(Stored dataset items)
----------------------------------------

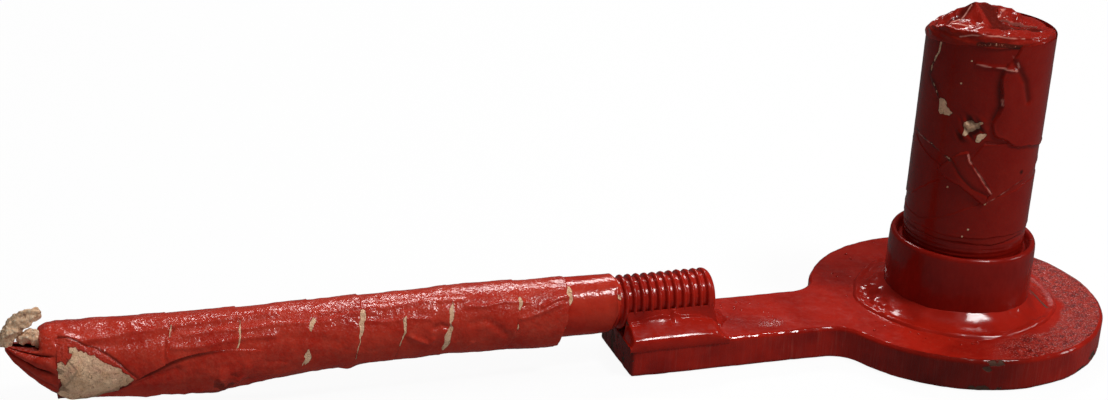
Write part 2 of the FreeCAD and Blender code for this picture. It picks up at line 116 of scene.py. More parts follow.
def lattice(cell, seed):
    """A repeatable number from 0 to 1 for each whole-numbered cell."""
    whole = cell.astype(np.int64)
    mixed = (whole[..., 0] * 73856093) ^ (whole[..., 1] * 19349663) ^ (whole[..., 2] * 83492791)
    mixed = (mixed ^ (seed * 15485863)) & 0xFFFFFFFF
    mixed = ((mixed ^ (mixed >> 15)) * 2246822519) & 0xFFFFFFFF
    mixed = ((mixed ^ (mixed >> 13)) * 3266489917) & 0xFFFFFFFF
    return ((mixed ^ (mixed >> 16)) & 0xFFFF) / 65535.0


def noise(points, size, seed):
    """Smooth noise from -1 to 1 with features of that size, or of one size along each axis."""
    place = points / np.asarray(size, float)
    cell = np.floor(place)
    part = place - cell
    part = part * part * (3 - 2 * part)
    total = np.zeros(points.shape[:-1])
    for corner in itertools.product((0, 1), repeat=3):
        weight = np.prod(np.where(corner, part, 1 - part), axis=-1)
        total += weight * lattice(cell + np.array(corner), seed)
    return 2 * total - 1


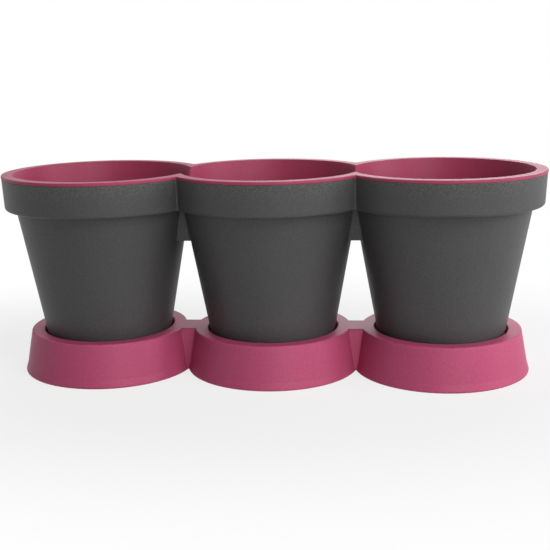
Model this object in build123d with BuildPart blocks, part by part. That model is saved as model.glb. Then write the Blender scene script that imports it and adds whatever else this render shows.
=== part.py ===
from build123d import *
import os
from math import cos, radians, sin, sqrt, tan

# Indoor herb planter: three tapered pots in one row, a liner that hangs in them and a drip tray with
# three wells. Millimetres and degrees. The row runs along X, Z is up, and the origin is on the table
# under the middle pot.

# Overall sizes
pot_count = 3
overall_height = 150.0  # table to the top of the lip
rim_diameter = 148.7  # one pot's rim at the top of the lip
rim_overlap = 22.5  # how far two neighbouring rims run into each other
body_draft = 10.4  # taper of the pots' sides
rim_draft = 3.0  # taper of the rim band
overrun = 1.0  # how far a cut runs past the face that it opens

# Rim band of the shell
rim_height = 25.5  # lower edge of the band to the top of the lip
band_overhang = 7.9  # how far the band's lower edge stands out from the pot's side
band_wall = 1.8
band_rounding = 2.2  # lower outer edge
crease_rounding = 1.2  # upright crease where two rims meet
seam_rounding = 0.4  # edges of band and lip where they meet
ledge_thickness = 1.6  # the step from the pot's side out to the band

# Pots of the shell
shell_wall = 1.6
shell_floor = 2.0
foot_width = 4.0  # ring that the pot stands on
foot_recess = 2.0  # how far the floor inside that ring is raised
foot_rounding = 1.5
shell_crest = 1.4  # blunt top of the partition between two pots

# Webs that tie neighbouring pots together under the band
web_height = 24.9
web_wall = 1.8
web_top_width = 2.7  # across its front, between the two pots, at the band
web_foot_width = 11.2  # the same at the lower edge
web_rounding = 1.5  # valley where its front meets a pot

# Liner
lip_height = 2.2
lip_overhang = 0.25  # how far it stands out from the band
lip_rounding = 0.8  # upper outer edge
mouth_rounding = 0.5  # upper inner edge
liner_wall = 1.5
liner_floor = 1.8
liner_crest = 1.4  # blunt top of the partition between two cups
liner_gap = 0.4  # all round, between liner and shell
liner_float = 0.6  # the liner's floor hangs this far above the shell's
cup_rounding = 3.0  # inside corner of the cup's floor
locating_height = 2.0  # rib under the lip that centres the liner inside the band
locating_wall = 1.2
locating_gap = 0.4

# Drain slots, one over each gap between two bars of the well's floor
drain_circle = 52.0  # diameter of the ring that their middles lie on
drain_length = 14.0  # slots in the liner, radial
drain_width = 3.0  # narrow enough to hold the soil back
drain_margin = 0.4  # how much wider the shell's slots are, all round

# Drip tray
ring_height = 31.4
ring_width = 9.7  # flat top of a ring, from the well's mouth outwards
ring_flare = 5.7  # how far the skirt spreads from the ring's top to the table
ring_rounding = 1.2  # outer edge of the ring's top
toe_height = 6.0  # the skirt spreads faster below this
toe_reach = 0.8  # how far that takes its lower edge out
toe_rounding = 1.2
well_clearance = 1.5  # all round, between pot and well
well_rounding = 1.2  # mouth of the well
well_floor_rounding = 2.0
tray_wall = 2.0
tray_lift = 1.0  # the wells' floors clear the table by this much
bridge_top_depth = 26.0  # front to back
bridge_foot_depth = 35.0
bridge_rounding = 1.5  # upper front and back edges
bridge_lift = 1.0  # its lower edge clears the table by this much

# Bars on the well's floor that hold the pot above the water
rest_count = 8
rest_width = 3.0
rest_height = 3.0
rest_inner_diameter = 28.0

# Stiffening ribs under the tray
stiffener_count = 8
stiffener_wall = 1.5
stiffener_recess = 3.0  # their lower edge clears the table by this much

# Heights that follow
band_bottom = overall_height - rim_height
ledge_top = band_bottom + ledge_thickness
lip_bottom = overall_height - lip_height
web_bottom = band_bottom - web_height
well_floor = tray_lift + tray_wall
foot_height = well_floor + rest_height
bore_floor = foot_height + foot_recess + shell_floor
liner_foot = bore_floor + liner_float
cup_floor = liner_foot + liner_floor
ring_roof = ring_height - tray_wall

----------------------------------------

_Exercise_.
Make an exact copy of the records.

_Output of the exercise_.
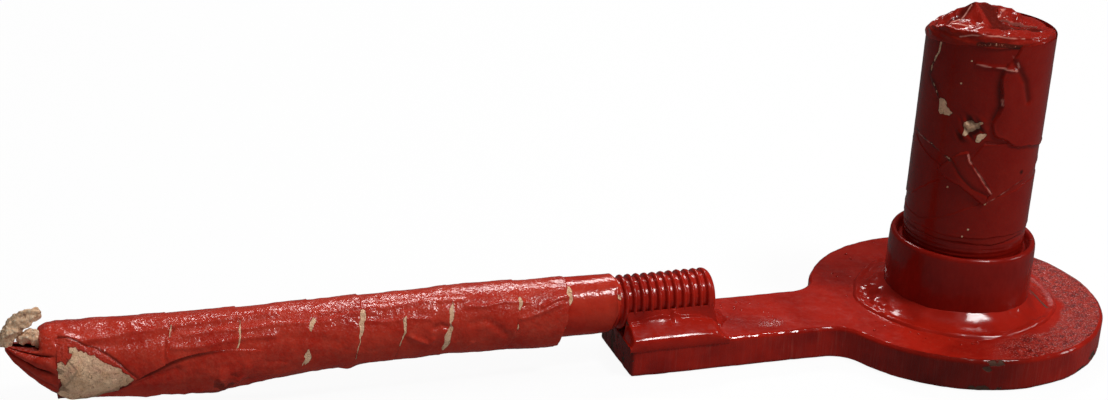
Write part 2 of the FreeCAD and Blender code for this picture. It picks up at line 116 of scene.py. More parts follow.
def lattice(cell, seed):
    """A repeatable number from 0 to 1 for each whole-numbered cell."""
    whole = cell.astype(np.int64)
    mixed = (whole[..., 0] * 73856093) ^ (whole[..., 1] * 19349663) ^ (whole[..., 2] * 83492791)
    mixed = (mixed ^ (seed * 15485863)) & 0xFFFFFFFF
    mixed = ((mixed ^ (mixed >> 15)) * 2246822519) & 0xFFFFFFFF
    mixed = ((mixed ^ (mixed >> 13)) * 3266489917) & 0xFFFFFFFF
    return ((mixed ^ (mixed >> 16)) & 0xFFFF) / 65535.0


def noise(points, size, seed):
    """Smooth noise from -1 to 1 with features of that size, or of one size along each axis."""
    place = points / np.asarray(size, float)
    cell = np.floor(place)
    part = place - cell
    part = part * part * (3 - 2 * part)
    total = np.zeros(points.shape[:-1])
    for corner in itertools.product((0, 1), repeat=3):
        weight = np.prod(np.where(corner, part, 1 - part), axis=-1)
        total += weight * lattice(cell + np.array(corner), seed)
    return 2 * total - 1


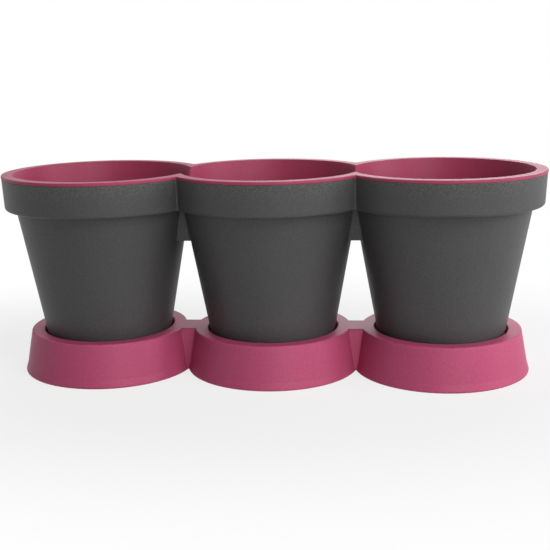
Model this object in build123d with BuildPart blocks, part by part. That model is saved as model.glb. Then write the Blender scene script that imports it and adds whatever else this render shows.
=== part.py ===
from build123d import *
import os
from math import cos, radians, sin, sqrt, tan

# Indoor herb planter: three tapered pots in one row, a liner that hangs in them and a drip tray with
# three wells. Millimetres and degrees. The row runs along X, Z is up, and the origin is on the table
# under the middle pot.

# Overall sizes
pot_count = 3
overall_height = 150.0  # table to the top of the lip
rim_diameter = 148.7  # one pot's rim at the top of the lip
rim_overlap = 22.5  # how far two neighbouring rims run into each other
body_draft = 10.4  # taper of the pots' sides
rim_draft = 3.0  # taper of the rim band
overrun = 1.0  # how far a cut runs past the face that it opens

# Rim band of the shell
rim_height = 25.5  # lower edge of the band to the top of the lip
band_overhang = 7.9  # how far the band's lower edge stands out from the pot's side
band_wall = 1.8
band_rounding = 2.2  # lower outer edge
crease_rounding = 1.2  # upright crease where two rims meet
seam_rounding = 0.4  # edges of band and lip where they meet
ledge_thickness = 1.6  # the step from the pot's side out to the band

# Pots of the shell
shell_wall = 1.6
shell_floor = 2.0
foot_width = 4.0  # ring that the pot stands on
foot_recess = 2.0  # how far the floor inside that ring is raised
foot_rounding = 1.5
shell_crest = 1.4  # blunt top of the partition between two pots

# Webs that tie neighbouring pots together under the band
web_height = 24.9
web_wall = 1.8
web_top_width = 2.7  # across its front, between the two pots, at the band
web_foot_width = 11.2  # the same at the lower edge
web_rounding = 1.5  # valley where its front meets a pot

# Liner
lip_height = 2.2
lip_overhang = 0.25  # how far it stands out from the band
lip_rounding = 0.8  # upper outer edge
mouth_rounding = 0.5  # upper inner edge
liner_wall = 1.5
liner_floor = 1.8
liner_crest = 1.4  # blunt top of the partition between two cups
liner_gap = 0.4  # all round, between liner and shell
liner_float = 0.6  # the liner's floor hangs this far above the shell's
cup_rounding = 3.0  # inside corner of the cup's floor
locating_height = 2.0  # rib under the lip that centres the liner inside the band
locating_wall = 1.2
locating_gap = 0.4

# Drain slots, one over each gap between two bars of the well's floor
drain_circle = 52.0  # diameter of the ring that their middles lie on
drain_length = 14.0  # slots in the liner, radial
drain_width = 3.0  # narrow enough to hold the soil back
drain_margin = 0.4  # how much wider the shell's slots are, all round

# Drip tray
ring_height = 31.4
ring_width = 9.7  # flat top of a ring, from the well's mouth outwards
ring_flare = 5.7  # how far the skirt spreads from the ring's top to the table
ring_rounding = 1.2  # outer edge of the ring's top
toe_height = 6.0  # the skirt spreads faster below this
toe_reach = 0.8  # how far that takes its lower edge out
toe_rounding = 1.2
well_clearance = 1.5  # all round, between pot and well
well_rounding = 1.2  # mouth of the well
well_floor_rounding = 2.0
tray_wall = 2.0
tray_lift = 1.0  # the wells' floors clear the table by this much
bridge_top_depth = 26.0  # front to back
bridge_foot_depth = 35.0
bridge_rounding = 1.5  # upper front and back edges
bridge_lift = 1.0  # its lower edge clears the table by this much

# Bars on the well's floor that hold the pot above the water
rest_count = 8
rest_width = 3.0
rest_height = 3.0
rest_inner_diameter = 28.0

# Stiffening ribs under the tray
stiffener_count = 8
stiffener_wall = 1.5
stiffener_recess = 3.0  # their lower edge clears the table by this much

# Heights that follow
band_bottom = overall_height - rim_height
ledge_top = band_bottom + ledge_thickness
lip_bottom = overall_height - lip_height
web_bottom = band_bottom - web_height
well_floor = tray_lift + tray_wall
foot_height = well_floor + rest_height
bore_floor = foot_height + foot_recess + shell_floor
liner_foot = bore_floor + liner_float
cup_floor = liner_foot + liner_floor
ring_roof = ring_height - tray_wall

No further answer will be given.